The Iron Claw (2023)

3 1/2 Stars (out of 4)

Going to the Mat

By Jeffrey M. Anderson

Avoiding a flat, chunky approach, writer/director Sean Durkin (Martha Marcy May Marlene, The Nest) tells this incredible true story with a welcome introspection, and a soft touch that takes its time and finds an undercurrent of emotion.

Fritz Von Erich (Holt McCallany) is a retired pro wrestler (famous for his "iron claw" move), who has raised his sons to become athletes. It's the late 1970s, and Kevin (Zac Efron), the eldest, is on the brink of getting a shot at the title belt. David (Harris Dickinson) is more naturally gifted at performing and ringside banter, but doesn't want to step over his older brother. Kerry (Jeremy Allen White) is an Olympic discus thrower whose career is derailed by the boycott of the 1980 Olympic Games; he comes home to join his brothers in the ring. And Mike (Stanley Simons), the youngest, is more interested in making music, but does not want to ignite his father's rage.
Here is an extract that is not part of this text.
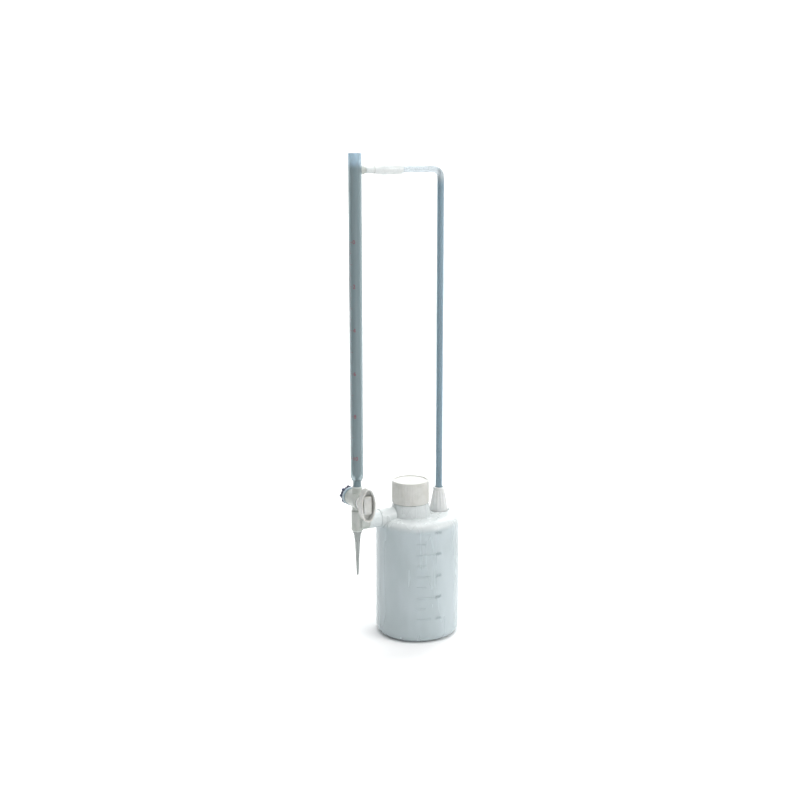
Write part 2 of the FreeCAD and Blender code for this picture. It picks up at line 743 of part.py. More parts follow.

The boys' mother, Doris (Maura Tierney), quietly holds things together, while cooking mountains of food for her muscular boys. Over the course of a few years, one by one, a series of unlucky breaks and tragedies befalls the family. Kevin begins to believe that the family is actually cursed, threatening his relationship with his wife Pam (Lily James) and his own kids.

Biographical movies that take place over a span of time tend to get lost in the blocky, chapter-like telling of what happened, but forgetting to imagine what it felt like. The Iron Claw, even with its unwieldy (and somewhat truncated) story, gets it just right. So many moments that could have become cliché are instead given unexpected depth. For example, Tierney's mother character could have been lost in the shuffle amongst the men, but she's given just a couple of small scenes that open an entire inner world for her.

Even while Durkin provides plenty of wrestling action, he never passes up a chance to show a little character depth amongst the pummeling; whether it's a look or a small exchange, they contain volumes. We get a strong sense of a family bond as well, expressed by a group of strong performances, both by the newcomers, and by Efron, who has evolved from eye-candy to a genuine pro.

Even the plot, which relies somewhat on random misfortunes, begins to feel organic; indeed, it takes on greater and greater significance, raising questions of destiny and control. How much can we really direct the flow of our lives? As tragic as it is though, The Iron Claw finally reaches out to find hints of forgiveness and compassion. It's an unforgettable movie.